Only one proposal combines plausibility with the hope of enhancing judicial integrity and credibility: term limits for Supreme Court justices.
Americans assume that justices are appointed for life. But this custom does not arise from our Constitution. Article III says only that: “Judges, both of the supreme and inferior Courts, shall hold their offices during good behavior.”
Nothing in his language entitles justices to life tenure. It merely provides that appointees can occupy some federal judgeship during good behavior.
Given that, the eminent constitutional expert Laurence Tribe cites an alternative term of service: 18 years on the Supreme Court, with the option of serving on another federal court thereafter.
Every two years, the sitting president would appoint a new justice, replacing one who cycles off the court after an 18-year term. This span of time covers four and a half presidential terms, which guarantees that at least three presidents would appoint new justices.
By eliminating life tenure for justices, this diminishes the political stakes of each appointment, and increases the prospect of political heterodoxy.
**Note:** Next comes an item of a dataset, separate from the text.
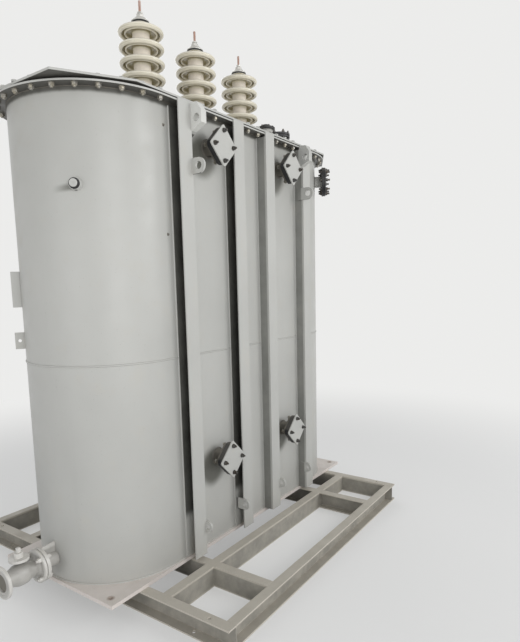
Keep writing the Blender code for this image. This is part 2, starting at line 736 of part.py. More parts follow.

It reduces the temptation to appoint younger justices—not because of their qualities, but because they can help cement a generational stranglehold on the law. It lessens the prospect of justices hanging on to assure that their replacement will be of the same party.
And finally, as Tribe says, it has a fair chance—if not the certainty—of passing constitutional muster under Article III.
One hesitates to change deeply-rooted traditions. They often exist for a reason, even if that reason is, on examination, obscure. But the partisan degradation of our Supreme Court is a far more deleterious departure. It is past time to restore it as an independent branch of government—a guardian of democracy whose integrity rebuilds respect.